#### THE EXERCISE:
Filter the records below for the word "pose". Copy each line that holds it.

#### EXERCISE INPUTS:
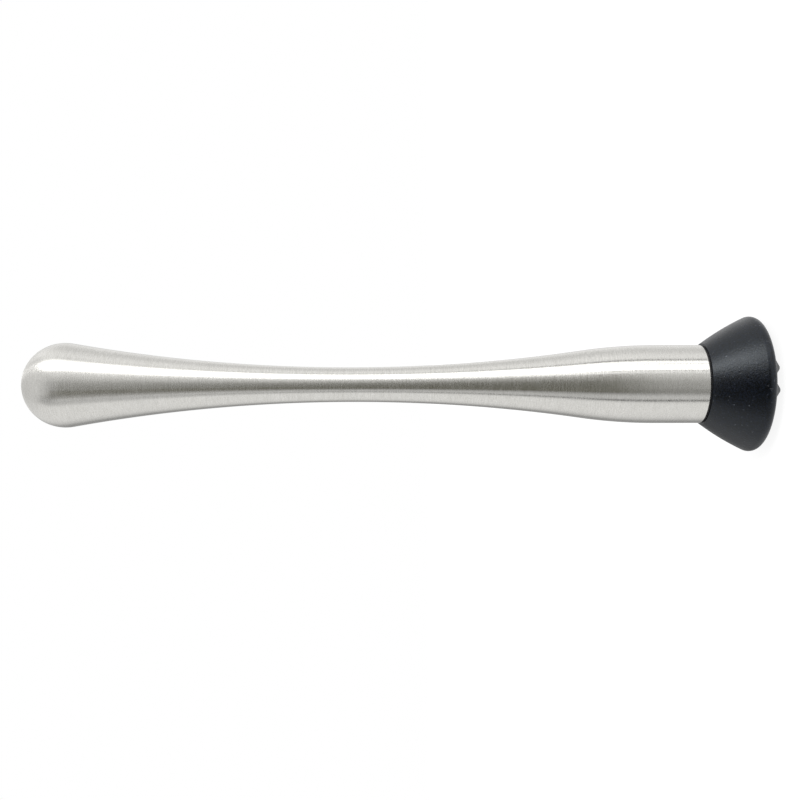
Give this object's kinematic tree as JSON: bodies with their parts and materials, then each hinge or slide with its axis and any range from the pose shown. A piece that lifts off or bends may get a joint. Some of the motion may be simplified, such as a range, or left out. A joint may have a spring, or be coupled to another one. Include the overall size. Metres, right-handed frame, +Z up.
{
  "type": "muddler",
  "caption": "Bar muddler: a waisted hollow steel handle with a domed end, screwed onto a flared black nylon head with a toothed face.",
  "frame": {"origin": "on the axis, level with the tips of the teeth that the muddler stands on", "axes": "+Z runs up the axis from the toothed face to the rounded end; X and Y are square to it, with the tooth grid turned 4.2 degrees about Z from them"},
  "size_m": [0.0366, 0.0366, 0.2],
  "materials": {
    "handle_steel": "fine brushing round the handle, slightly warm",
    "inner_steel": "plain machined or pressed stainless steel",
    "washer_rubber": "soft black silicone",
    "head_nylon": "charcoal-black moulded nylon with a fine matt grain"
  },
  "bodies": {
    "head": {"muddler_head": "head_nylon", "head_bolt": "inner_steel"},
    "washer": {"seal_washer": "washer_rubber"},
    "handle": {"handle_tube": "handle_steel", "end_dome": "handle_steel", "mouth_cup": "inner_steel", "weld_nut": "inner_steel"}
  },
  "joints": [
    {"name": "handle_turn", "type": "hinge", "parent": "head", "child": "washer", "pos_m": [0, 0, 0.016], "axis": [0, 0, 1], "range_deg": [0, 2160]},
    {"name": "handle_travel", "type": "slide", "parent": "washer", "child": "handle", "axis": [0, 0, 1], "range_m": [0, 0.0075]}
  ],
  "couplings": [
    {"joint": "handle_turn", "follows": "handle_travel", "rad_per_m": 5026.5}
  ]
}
--
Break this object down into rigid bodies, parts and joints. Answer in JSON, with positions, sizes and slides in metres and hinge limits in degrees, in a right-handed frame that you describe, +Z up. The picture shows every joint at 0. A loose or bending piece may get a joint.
...
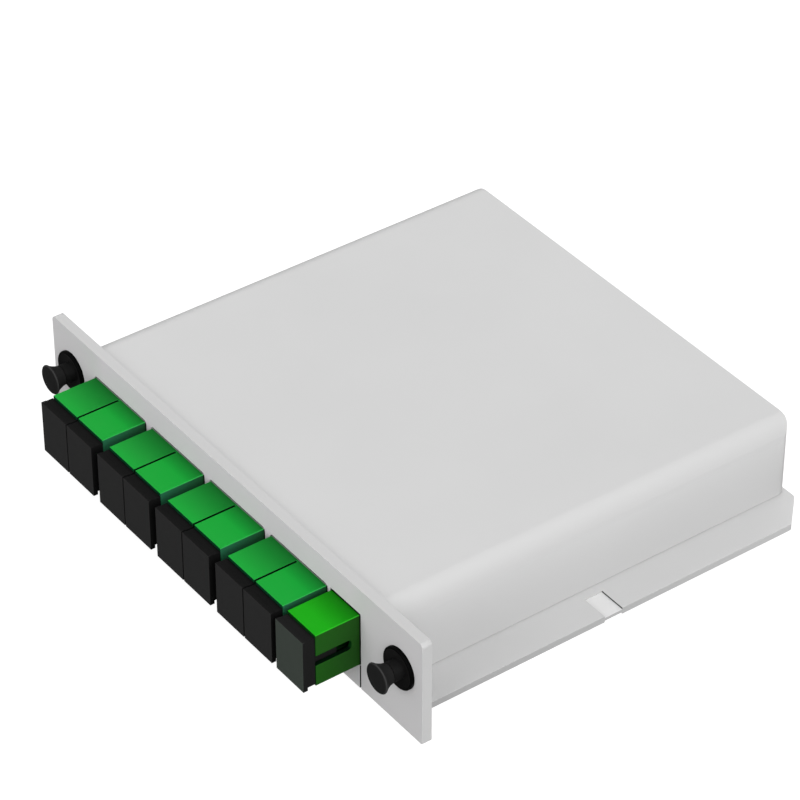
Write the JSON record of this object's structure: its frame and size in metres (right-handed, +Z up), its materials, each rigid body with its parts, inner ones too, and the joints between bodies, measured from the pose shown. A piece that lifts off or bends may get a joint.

#### CORRECT ANSWER:
Give this object's kinematic tree as JSON: bodies with their parts and materials, then each hinge or slide with its axis and any range from the pose shown. A piece that lifts off or bends may get a joint. Some of the motion may be simplified, such as a range, or left out. A joint may have a spring, or be coupled to another one. Include the overall size. Metres, right-handed frame, +Z up.
Write the JSON record of this object's structure: its frame and size in metres (right-handed, +Z up), its materials, each rigid body with its parts, inner ones too, and the joints between bodies, measured from the pose shown. A piece that lifts off or bends may get a joint.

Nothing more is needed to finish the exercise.